Multidimensional Coherent Spectroscopy of van der Waals materials and heterostructures (Final Technical Report)

This project advanced multidimensional coherent spectroscopy (MDCS) and related spectroscopic-imaging methods as quantitative probes of many-body optical excitations in two-dimensional (2D) van der Waals (vdW) semiconductors and their heterostructures. Monolayer transition-metal dichalcogenides (TMDs) such as MoSe₂ and WSe₂ provide a uniquely strong platform for excitonic physics due to reduced dielectric screening, which enhances Coulomb interactions and makes higher-order correlated states (e.g., biexcitons and exciton–trion correlations) more prominent than in conventional bulk semiconductors. At the same time, the same sensitivity that enables strong interactions also increases susceptibility to spatial inhomogeneity—e.g., strain gradients, wrinkles, nanoscale disorder potentials, and charge puddling—which can broaden resonances, obscure interaction signatures, and complicate device-to-device reproducibility.

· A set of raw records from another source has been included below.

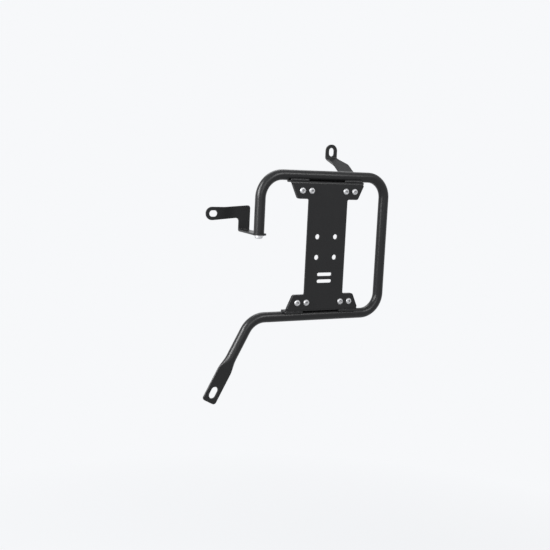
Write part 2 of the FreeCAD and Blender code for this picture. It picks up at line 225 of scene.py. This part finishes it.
brightZinc = {
    "dark": (0.31, 0.312, 0.318, 1.0),
    "light": (0.43, 0.432, 0.44, 1.0),
    "roughLow": 0.52,
    "roughHigh": 0.62,
    "mottleScale": 420.0,
    "mottleDetail": 4.0,
    "scratchScale": 3200.0,
    "scratchDetail": 3.0,
    "scratchDepth": 0.006 * mm,
    "ringsInMillimetre": 3.5,
    "ringDepth": 0.006 * mm,
}

# The arm's bolt and washer take a lighter copy of the plate screws' zinc: painted light, standing in for
# the light their heads catch
armZinc = {
    **brightZinc,
    "dark": (0.52, 0.522, 0.53, 1.0),
    "light": (0.66, 0.662, 0.67, 1.0),
    "roughLow": 0.36,
    "roughHigh": 0.48,
}

turnedSteel = {
    "dark": (0.30, 0.30, 0.31, 1.0),
    "light": (0.52, 0.52, 0.53, 1.0),
    "roughLow": 0.30,
    "roughHigh": 0.48,
    "mottleScale": 260.0,
    "mottleDetail": 4.0,
    "scratchScale": 2400.0,
    "scratchDetail": 3.0,
    "scratchDepth": 0.012 * mm,
    "ringsInMillimetre": 2.5,
    "ringDepth": 0.012 * mm,
}


def newFinish(name):
    material = bpy.data.materials.new(name)
    material.use_nodes = True
    tree = material.node_tree
    return material, tree, tree.nodes["Principled BSDF"]


def noiseAt(tree, place, scale, detail):
    noise = tree.nodes.new("ShaderNodeTexNoise")
    noise.inputs["Scale"].default_value = scale
    noise.inputs["Detail"].default_value = detail
    tree.links.new(place, noise.inputs["Vector"])
    return noise.outputs["Fac"]


def spread(tree, source, low, high):
    span = tree.nodes.new("ShaderNodeMapRange")
    span.inputs["From Min"].default_value = noiseUse["roughFrom"]
    span.inputs["From Max"].default_value = noiseUse["roughTo"]
    span.inputs["To Min"].default_value = low
    span.inputs["To Max"].default_value = high
    tree.links.new(source, span.inputs["Value"])
    return span.outputs["Result"]


def blendColors(tree, source, dark, light):
    ramp = tree.nodes.new("ShaderNodeValToRGB")
    ramp.color_ramp.elements[0].position = noiseUse["colorFrom"]
    ramp.color_ramp.elements[0].color = dark
    ramp.color_ramp.elements[1].position = noiseUse["colorTo"]
    ramp.color_ramp.elements[1].color = light
    tree.links.new(source, ramp.inputs["Fac"])
    return ramp.outputs["Color"]


def bumpFrom(tree, source, depth, under=None):
    bump = tree.nodes.new("ShaderNodeBump")
    bump.inputs["Strength"].default_value = 1.0
    bump.inputs["Distance"].default_value = depth
    tree.links.new(source, bump.inputs["Height"])
    if under is not None:
        tree.links.new(under, bump.inputs["Normal"])
    return bump.outputs["Normal"]


def makePowderCoat():
    material, tree, shader = newFinish("powderCoat")
    coords = tree.nodes.new("ShaderNodeTexCoord").outputs["Object"]
    peel = noiseAt(tree, coords, powderCoat["peelScale"], powderCoat["peelDetail"])
    grain = noiseAt(tree, coords, powderCoat["grainScale"], powderCoat["grainDetail"])
    cloud = noiseAt(tree, coords, powderCoat["cloudScale"], powderCoat["cloudDetail"])
    color = blendColors(tree, grain, powderCoat["dark"], powderCoat["light"])
    rough = spread(tree, cloud, powderCoat["roughLow"], powderCoat["roughHigh"])
    wave = bumpFrom(tree, peel, powderCoat["peelDepth"])
    fine = bumpFrom(tree, grain, powderCoat["grainDepth"], wave)
    tree.links.new(color, shader.inputs["Base Color"])
    tree.links.new(rough, shader.inputs["Roughness"])
    tree.links.new(fine, shader.inputs["Normal"])
    shader.inputs["Specular IOR Level"].default_value = powderCoat["specular"]
    return material


# Fine rings left by turning, from the height and radius that a fastener keeps in its own map
def turnedRings(tree, ringsInMillimetre):
    turned = tree.nodes.new("ShaderNodeUVMap")
    turned.uv_map = "turned"
    parts = tree.nodes.new("ShaderNodeSeparateXYZ")
    tree.links.new(turned.outputs["UV"], parts.inputs[0])
    along = tree.nodes.new("ShaderNodeMath")
    along.operation = "ADD"
    tree.links.new(parts.outputs["X"], along.inputs[0])
    tree.links.new(parts.outputs["Y"], along.inputs[1])
    turns = tree.nodes.new("ShaderNodeMath")
    turns.operation = "MULTIPLY"
    turns.inputs[1].default_value = math.tau * ringsInMillimetre
    tree.links.new(along.outputs[0], turns.inputs[0])
    wave = tree.nodes.new("ShaderNodeMath")
    wave.operation = "SINE"
    tree.links.new(turns.outputs[0], wave.inputs[0])
    return wave.outputs[0]


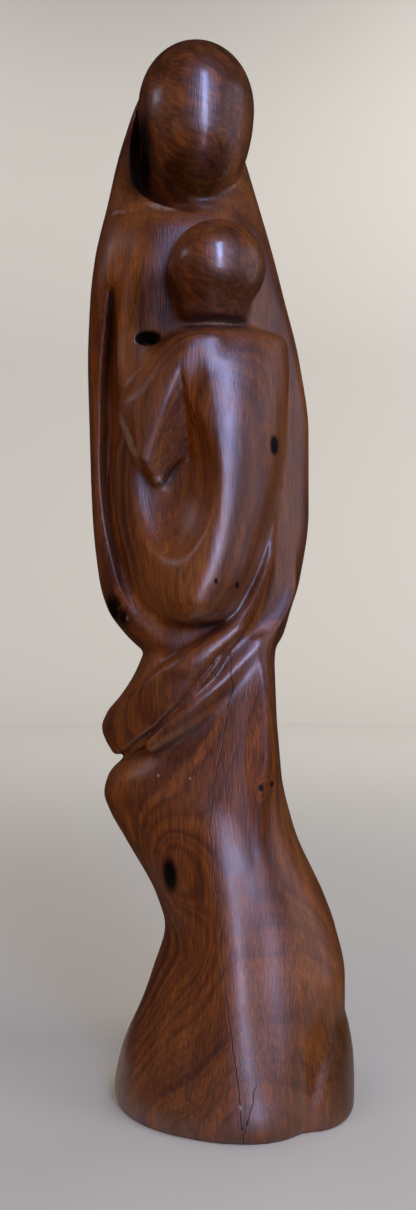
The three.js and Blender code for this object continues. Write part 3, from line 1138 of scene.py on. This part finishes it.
@dataclass
class Patterns:
    """A material's node tree, with patterns that lie at drawn places on the object."""

    tree: bpy.types.NodeTree
    drawing: Drawing
    mm: Socket = field(init=False)

    def __post_init__(self) -> None:
        """Turns Object coordinates into millimetres."""
        place = self.add("TexCoord", output="Object")
        self.mm = self.add("VectorMath", (place, (1 / MM,) * 3), operation="MULTIPLY")

    def add(
        self, kind: str, inputs: tuple | dict = (), output: str = "", **settings: object
    ) -> Socket | None:
        """Adds a node with its settings and links.

        Args:
            kind: the shader node's type.
            inputs: a socket to link or a plain value for each input, by name or in order.
            output: the output's name, where it isn't the first one in use.
            settings: the node's own properties.

        Returns:
            The node's output.
        """
        node = self.tree.nodes.new(f"ShaderNode{kind}")
        for name, value in settings.items():
            setattr(node, name, value)
        if isinstance(inputs, dict):
            pairs = [(node.inputs[name], value) for name, value in inputs.items()]
        else:
            pairs = list(zip([socket for socket in node.inputs if socket.enabled], inputs))
        for socket, value in pairs:
            if isinstance(value, Socket):
                self.tree.links.new(value, socket)
            else:
                socket.default_value = value
        in_use = [socket for socket in node.outputs if socket.enabled]
        return node.outputs[output] if output else next(iter(in_use), None)

    def noise(self, size: Point, detail: float = 2.0, lean: float = 0.0) -> Socket:
        """Noise whose grains have a size in millimetres.

        Args:
            size: the grains' size along X, Y and Z.
            detail: how many finer layers it has.
            lean: how far the grains lean, in degrees.

        Returns:
            The noise.
        """
        turn = {"Vector": self.mm, "Angle": math.radians(lean)}
        place = self.add("VectorRotate", turn, rotation_type="Y_AXIS") if lean else self.mm
        shrink = tuple(1 / length for length in size)
        place = self.add("VectorMath", (place, shrink), operation="MULTIPLY")
        return self.add("TexNoise", {"Vector": place, "Scale": 1.0, "Detail": detail})

    def spots(self, spots: tuple[Spot, ...], edge: Pair) -> Socket:
        """A mask that is 1 in the middle of each spot and fades out at its edge.

        Args:
            spots: the spots.
            edge: where the fading starts and ends, as shares of a spot's size.

        Returns:
            The mask.
        """
        mask = None
        for spot in spots:
            centre = tuple(self.drawing.to_frame(np.array(spot.centre)) / MM)
            offset = self.add("VectorMath", (self.mm, centre), operation="SUBTRACT")
            turn = {"Vector": offset, "Angle": math.radians(spot.lean)}
            turned = self.add("VectorRotate", turn, rotation_type="Y_AXIS")
            shrink = tuple(1 / size for size in spot.half_size)
            scaled = self.add("VectorMath", (turned, shrink), operation="MULTIPLY")
            away = self.add("VectorMath", (scaled,), operation="LENGTH")
            one = self.add("MapRange", (away, *edge, 1.0, 0.0), **SMOOTH)
            mask = one if mask is None else self.add("Math", (mask, one), operation="MAXIMUM")
        return mask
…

The work reported here addressed this dual opportunity and challenge by: (i) developing and deploying coherent multidimensional methods (including double-quantum MDCS) capable of isolating interaction signals with reduced background, (ii) integrating electrostatic control to tune carrier populations and interaction strengths in situ, and (iii) introducing complementary spatially resolved photoluminescence (PL) techniques—hyperspectral PL imaging and polarization-/field-dependent PL lineshape analysis—to directly quantify disorder, strain, and localization that govern the coherent response.